### [EXERCISE OBJECTIVE]
Copy out all of the material exactly as presented.

* * *

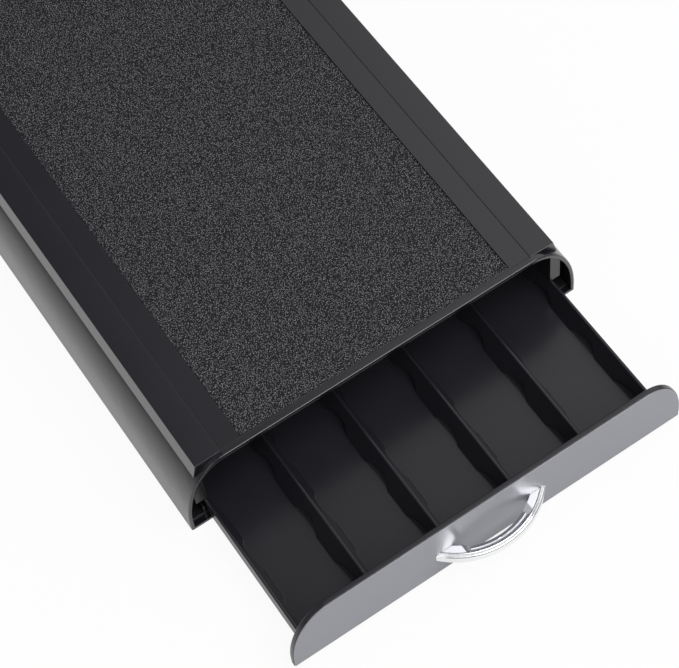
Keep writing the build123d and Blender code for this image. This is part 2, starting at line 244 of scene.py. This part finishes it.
class DrawerFinishes(bpy.types.PropertyGroup):
    """Colours and gloss of the drawer's mouldings and metal."""

    housing: bpy.props.FloatVectorProperty(
        name="Housing", description="Satin black of the arched housing and its rails",
        default=(0.0064, 0.0061, 0.0104), subtype="COLOR", min=0.0, max=1.0,
    )
    mat: bpy.props.FloatVectorProperty(
        name="Mat", description="Grained black of the mat on the platform",
        default=(0.0035, 0.0035, 0.0045), subtype="COLOR", min=0.0, max=1.0,
    )
    # Colour of the painted highlight on the tops of the mat's grain
    mat_painted_highlight: bpy.props.FloatVectorProperty(
        name="Mat painted highlight", description="Painted highlight on the tops of the mat's grain",
        default=(0.205, 0.206, 0.226), subtype="COLOR", min=0.0, max=1.0,
    )
    tray: bpy.props.FloatVectorProperty(
        name="Tray", description="Glossy black of the pod tray",
        default=(0.0165, 0.016, 0.0205), subtype="COLOR", min=0.0, max=1.0,
    )
    inner: bpy.props.FloatVectorProperty(
        name="Guides", description="Plain black of the guides inside the housing",
        default=(0.012, 0.012, 0.013), subtype="COLOR", min=0.0, max=1.0,
    )
    face: bpy.props.FloatVectorProperty(
        name="Front", description="Satin grey of the drawer front",
        default=(0.262, 0.265, 0.297), subtype="COLOR", min=0.0, max=1.0,
    )
    chrome: bpy.props.FloatVectorProperty(
        name="Chrome", description="Polished metal of the handle",
        default=(0.93, 0.936, 0.945), subtype="COLOR", min=0.0, max=1.0,
    )
    steel: bpy.props.FloatVectorProperty(
        name="Screws", description="Zinc plated steel of the screws",
        default=(0.42, 0.43, 0.45), subtype="COLOR", min=0.0, max=1.0,
    )
    rubber: bpy.props.FloatVectorProperty(
        name="Rubber", description="Matte black of the feet and bumpers",
        default=(0.014, 0.014, 0.014), subtype="COLOR", min=0.0, max=1.0,
    )
    housing_roughness: bpy.props.FloatProperty(
        name="Housing roughness", description="How broad the housing's reflections are",
        default=0.22, min=0.0, max=1.0, subtype="FACTOR",
    )
    soft_edge: bpy.props.FloatProperty(
        name="Soft edge", description="Rounding along the edges of the mouldings",
        default=0.35 * MILLIMETRE, min=0.00005, max=0.002, unit="LENGTH", precision=5,
    )
    thin_edge: bpy.props.FloatProperty(
        name="Thin edge", description="Rounding along the edges of the sheet and the metal",
        default=0.18 * MILLIMETRE, min=0.00005, max=0.002, unit="LENGTH", precision=5,
    )
    grain: bpy.props.FloatProperty(
        name="Mat grain", description="Width of one grain of the mat",
        default=0.72 * MILLIMETRE, min=0.0002, max=0.01, unit="LENGTH", precision=4,
    )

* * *

### [FINAL ANSWER]
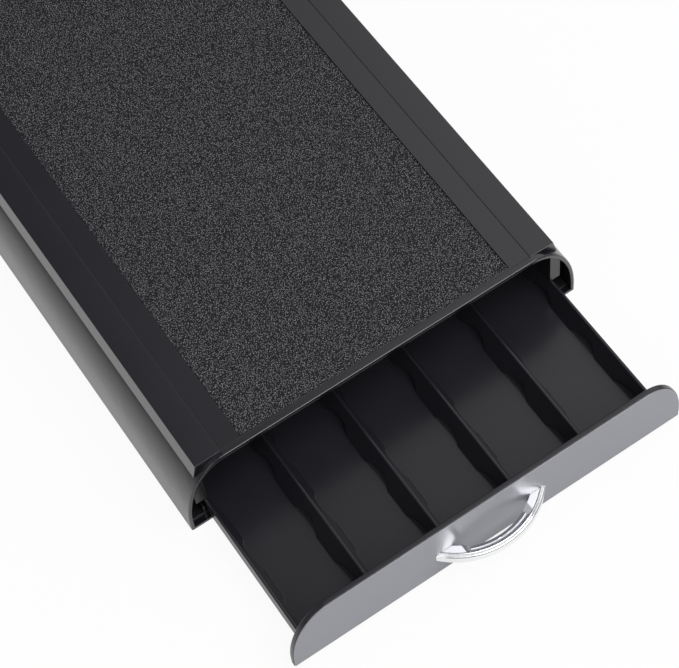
Keep writing the build123d and Blender code for this image. This is part 2, starting at line 244 of scene.py. This part finishes it.
class DrawerFinishes(bpy.types.PropertyGroup):
    """Colours and gloss of the drawer's mouldings and metal."""

    housing: bpy.props.FloatVectorProperty(
        name="Housing", description="Satin black of the arched housing and its rails",
        default=(0.0064, 0.0061, 0.0104), subtype="COLOR", min=0.0, max=1.0,
    )
    mat: bpy.props.FloatVectorProperty(
        name="Mat", description="Grained black of the mat on the platform",
        default=(0.0035, 0.0035, 0.0045), subtype="COLOR", min=0.0, max=1.0,
    )
    # Colour of the painted highlight on the tops of the mat's grain
    mat_painted_highlight: bpy.props.FloatVectorProperty(
        name="Mat painted highlight", description="Painted highlight on the tops of the mat's grain",
        default=(0.205, 0.206, 0.226), subtype="COLOR", min=0.0, max=1.0,
    )
    tray: bpy.props.FloatVectorProperty(
        name="Tray", description="Glossy black of the pod tray",
        default=(0.0165, 0.016, 0.0205), subtype="COLOR", min=0.0, max=1.0,
    )
    inner: bpy.props.FloatVectorProperty(
        name="Guides", description="Plain black of the guides inside the housing",
        default=(0.012, 0.012, 0.013), subtype="COLOR", min=0.0, max=1.0,
    )
    face: bpy.props.FloatVectorProperty(
        name="Front", description="Satin grey of the drawer front",
        default=(0.262, 0.265, 0.297), subtype="COLOR", min=0.0, max=1.0,
    )
    chrome: bpy.props.FloatVectorProperty(
        name="Chrome", description="Polished metal of the handle",
        default=(0.93, 0.936, 0.945), subtype="COLOR", min=0.0, max=1.0,
    )
    steel: bpy.props.FloatVectorProperty(
        name="Screws", description="Zinc plated steel of the screws",
        default=(0.42, 0.43, 0.45), subtype="COLOR", min=0.0, max=1.0,
    )
    rubber: bpy.props.FloatVectorProperty(
        name="Rubber", description="Matte black of the feet and bumpers",
        default=(0.014, 0.014, 0.014), subtype="COLOR", min=0.0, max=1.0,
    )
    housing_roughness: bpy.props.FloatProperty(
        name="Housing roughness", description="How broad the housing's reflections are",
        default=0.22, min=0.0, max=1.0, subtype="FACTOR",
    )
    soft_edge: bpy.props.FloatProperty(
        name="Soft edge", description="Rounding along the edges of the mouldings",
        default=0.35 * MILLIMETRE, min=0.00005, max=0.002, unit="LENGTH", precision=5,
    )
    thin_edge: bpy.props.FloatProperty(
        name="Thin edge", description="Rounding along the edges of the sheet and the metal",
        default=0.18 * MILLIMETRE, min=0.00005, max=0.002, unit="LENGTH", precision=5,
    )
    grain: bpy.props.FloatProperty(
        name="Mat grain", description="Width of one grain of the mat",
        default=0.72 * MILLIMETRE, min=0.0002, max=0.01, unit="LENGTH", precision=4,
    )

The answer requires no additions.